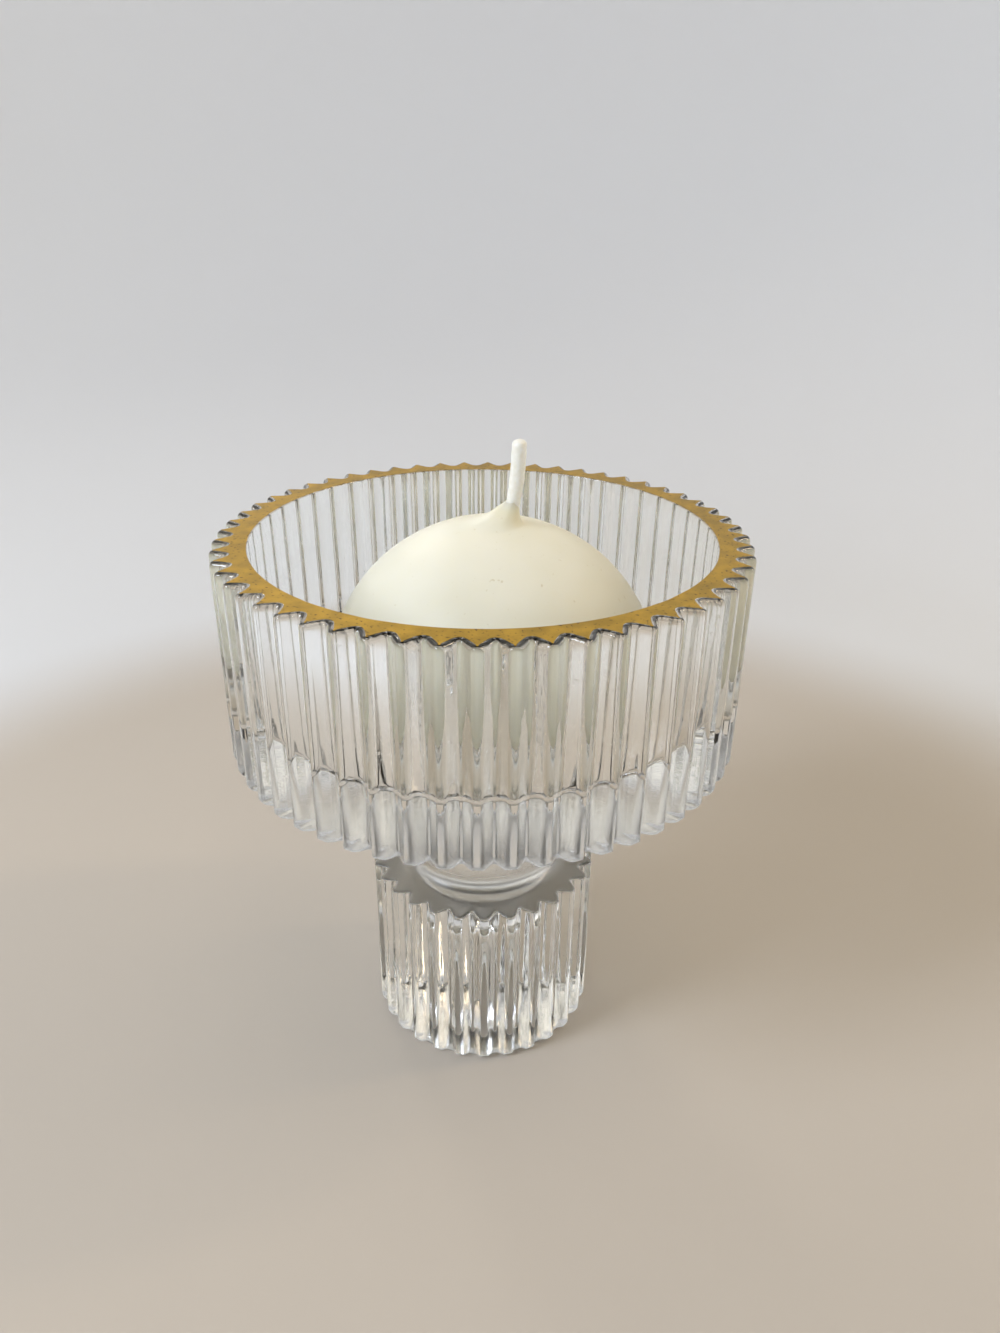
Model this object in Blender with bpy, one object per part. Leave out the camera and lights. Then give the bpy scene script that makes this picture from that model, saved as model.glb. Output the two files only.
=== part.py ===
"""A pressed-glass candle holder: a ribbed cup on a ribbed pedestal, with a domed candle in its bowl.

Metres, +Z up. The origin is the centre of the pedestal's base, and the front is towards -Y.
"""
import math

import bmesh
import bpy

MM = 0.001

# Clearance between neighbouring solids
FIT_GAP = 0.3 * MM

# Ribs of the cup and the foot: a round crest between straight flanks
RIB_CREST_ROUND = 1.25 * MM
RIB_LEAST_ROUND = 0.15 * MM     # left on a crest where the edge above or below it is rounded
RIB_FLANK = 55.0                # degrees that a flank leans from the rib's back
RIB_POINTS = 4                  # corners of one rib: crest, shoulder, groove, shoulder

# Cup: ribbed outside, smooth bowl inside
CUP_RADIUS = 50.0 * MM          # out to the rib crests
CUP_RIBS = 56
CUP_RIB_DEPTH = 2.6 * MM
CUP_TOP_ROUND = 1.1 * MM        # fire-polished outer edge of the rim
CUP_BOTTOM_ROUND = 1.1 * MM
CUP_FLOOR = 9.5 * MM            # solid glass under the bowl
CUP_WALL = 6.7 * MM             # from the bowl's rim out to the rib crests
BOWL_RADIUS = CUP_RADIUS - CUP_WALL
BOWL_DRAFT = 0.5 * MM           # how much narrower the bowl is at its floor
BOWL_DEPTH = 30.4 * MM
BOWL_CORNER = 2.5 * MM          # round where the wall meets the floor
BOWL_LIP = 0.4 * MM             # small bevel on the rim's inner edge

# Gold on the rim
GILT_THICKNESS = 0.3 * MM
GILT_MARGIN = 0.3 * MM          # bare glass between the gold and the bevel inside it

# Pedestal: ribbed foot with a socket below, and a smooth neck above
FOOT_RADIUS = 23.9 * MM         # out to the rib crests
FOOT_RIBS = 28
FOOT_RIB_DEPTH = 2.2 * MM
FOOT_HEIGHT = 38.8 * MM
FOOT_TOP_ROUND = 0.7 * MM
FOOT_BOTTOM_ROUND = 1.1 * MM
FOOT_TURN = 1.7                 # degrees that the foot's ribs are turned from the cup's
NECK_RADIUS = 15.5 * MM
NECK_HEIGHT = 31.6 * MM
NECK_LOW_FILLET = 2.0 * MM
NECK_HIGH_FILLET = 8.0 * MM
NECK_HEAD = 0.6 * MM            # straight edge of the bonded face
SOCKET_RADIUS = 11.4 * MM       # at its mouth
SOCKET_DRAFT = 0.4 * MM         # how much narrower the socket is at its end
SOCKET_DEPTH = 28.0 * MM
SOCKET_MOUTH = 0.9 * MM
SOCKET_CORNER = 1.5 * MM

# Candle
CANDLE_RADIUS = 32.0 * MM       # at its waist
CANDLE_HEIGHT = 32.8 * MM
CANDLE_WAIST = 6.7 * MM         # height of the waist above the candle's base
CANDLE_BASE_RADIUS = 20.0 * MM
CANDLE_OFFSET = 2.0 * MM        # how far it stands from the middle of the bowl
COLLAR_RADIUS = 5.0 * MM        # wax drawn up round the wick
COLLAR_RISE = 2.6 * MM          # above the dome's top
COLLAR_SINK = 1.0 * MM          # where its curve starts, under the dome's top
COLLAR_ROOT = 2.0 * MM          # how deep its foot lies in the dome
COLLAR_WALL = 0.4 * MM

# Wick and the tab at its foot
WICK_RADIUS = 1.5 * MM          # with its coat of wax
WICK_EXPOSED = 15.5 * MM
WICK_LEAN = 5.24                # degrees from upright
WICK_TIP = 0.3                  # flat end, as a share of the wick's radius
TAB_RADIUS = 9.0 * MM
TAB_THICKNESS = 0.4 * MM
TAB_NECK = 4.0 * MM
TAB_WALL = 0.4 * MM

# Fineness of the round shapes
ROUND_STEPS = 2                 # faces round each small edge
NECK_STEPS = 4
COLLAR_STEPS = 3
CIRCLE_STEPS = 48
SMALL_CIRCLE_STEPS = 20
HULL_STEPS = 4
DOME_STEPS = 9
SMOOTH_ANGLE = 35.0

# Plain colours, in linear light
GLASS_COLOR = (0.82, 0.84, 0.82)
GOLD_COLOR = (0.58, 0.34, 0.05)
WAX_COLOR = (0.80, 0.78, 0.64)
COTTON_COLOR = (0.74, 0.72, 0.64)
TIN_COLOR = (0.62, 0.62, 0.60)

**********

→ **EXERCISE GOAL**: Copy all the lines, exactly.

→ **COMPLETE ANSWER**:
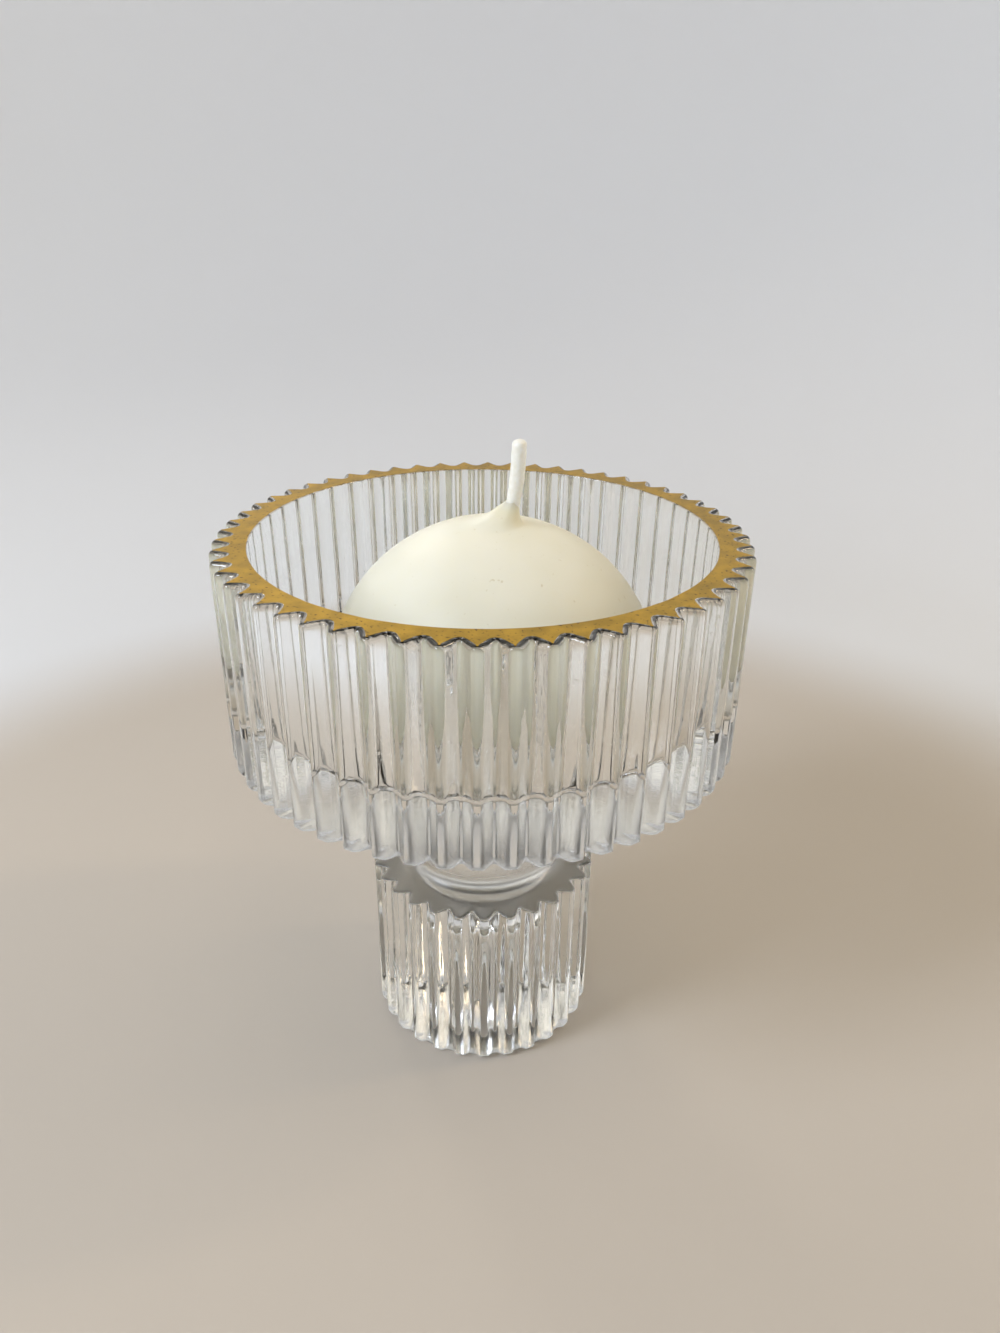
Model this object in Blender with bpy, one object per part. Leave out the camera and lights. Then give the bpy scene script that makes this picture from that model, saved as model.glb. Output the two files only.
=== part.py ===
"""A pressed-glass candle holder: a ribbed cup on a ribbed pedestal, with a domed candle in its bowl.

Metres, +Z up. The origin is the centre of the pedestal's base, and the front is towards -Y.
"""
import math

import bmesh
import bpy

MM = 0.001

# Clearance between neighbouring solids
FIT_GAP = 0.3 * MM

# Ribs of the cup and the foot: a round crest between straight flanks
RIB_CREST_ROUND = 1.25 * MM
RIB_LEAST_ROUND = 0.15 * MM     # left on a crest where the edge above or below it is rounded
RIB_FLANK = 55.0                # degrees that a flank leans from the rib's back
RIB_POINTS = 4                  # corners of one rib: crest, shoulder, groove, shoulder

# Cup: ribbed outside, smooth bowl inside
CUP_RADIUS = 50.0 * MM          # out to the rib crests
CUP_RIBS = 56
CUP_RIB_DEPTH = 2.6 * MM
CUP_TOP_ROUND = 1.1 * MM        # fire-polished outer edge of the rim
CUP_BOTTOM_ROUND = 1.1 * MM
CUP_FLOOR = 9.5 * MM            # solid glass under the bowl
CUP_WALL = 6.7 * MM             # from the bowl's rim out to the rib crests
BOWL_RADIUS = CUP_RADIUS - CUP_WALL
BOWL_DRAFT = 0.5 * MM           # how much narrower the bowl is at its floor
BOWL_DEPTH = 30.4 * MM
BOWL_CORNER = 2.5 * MM          # round where the wall meets the floor
BOWL_LIP = 0.4 * MM             # small bevel on the rim's inner edge

# Gold on the rim
GILT_THICKNESS = 0.3 * MM
GILT_MARGIN = 0.3 * MM          # bare glass between the gold and the bevel inside it

# Pedestal: ribbed foot with a socket below, and a smooth neck above
FOOT_RADIUS = 23.9 * MM         # out to the rib crests
FOOT_RIBS = 28
FOOT_RIB_DEPTH = 2.2 * MM
FOOT_HEIGHT = 38.8 * MM
FOOT_TOP_ROUND = 0.7 * MM
FOOT_BOTTOM_ROUND = 1.1 * MM
FOOT_TURN = 1.7                 # degrees that the foot's ribs are turned from the cup's
NECK_RADIUS = 15.5 * MM
NECK_HEIGHT = 31.6 * MM
NECK_LOW_FILLET = 2.0 * MM
NECK_HIGH_FILLET = 8.0 * MM
NECK_HEAD = 0.6 * MM            # straight edge of the bonded face
SOCKET_RADIUS = 11.4 * MM       # at its mouth
SOCKET_DRAFT = 0.4 * MM         # how much narrower the socket is at its end
SOCKET_DEPTH = 28.0 * MM
SOCKET_MOUTH = 0.9 * MM
SOCKET_CORNER = 1.5 * MM

# Candle
CANDLE_RADIUS = 32.0 * MM       # at its waist
CANDLE_HEIGHT = 32.8 * MM
CANDLE_WAIST = 6.7 * MM         # height of the waist above the candle's base
CANDLE_BASE_RADIUS = 20.0 * MM
CANDLE_OFFSET = 2.0 * MM        # how far it stands from the middle of the bowl
COLLAR_RADIUS = 5.0 * MM        # wax drawn up round the wick
COLLAR_RISE = 2.6 * MM          # above the dome's top
COLLAR_SINK = 1.0 * MM          # where its curve starts, under the dome's top
COLLAR_ROOT = 2.0 * MM          # how deep its foot lies in the dome
COLLAR_WALL = 0.4 * MM

# Wick and the tab at its foot
WICK_RADIUS = 1.5 * MM          # with its coat of wax
WICK_EXPOSED = 15.5 * MM
WICK_LEAN = 5.24                # degrees from upright
WICK_TIP = 0.3                  # flat end, as a share of the wick's radius
TAB_RADIUS = 9.0 * MM
TAB_THICKNESS = 0.4 * MM
TAB_NECK = 4.0 * MM
TAB_WALL = 0.4 * MM

# Fineness of the round shapes
ROUND_STEPS = 2                 # faces round each small edge
NECK_STEPS = 4
COLLAR_STEPS = 3
CIRCLE_STEPS = 48
SMALL_CIRCLE_STEPS = 20
HULL_STEPS = 4
DOME_STEPS = 9
SMOOTH_ANGLE = 35.0

# Plain colours, in linear light
GLASS_COLOR = (0.82, 0.84, 0.82)
GOLD_COLOR = (0.58, 0.34, 0.05)
WAX_COLOR = (0.80, 0.78, 0.64)
COTTON_COLOR = (0.74, 0.72, 0.64)
TIN_COLOR = (0.62, 0.62, 0.60)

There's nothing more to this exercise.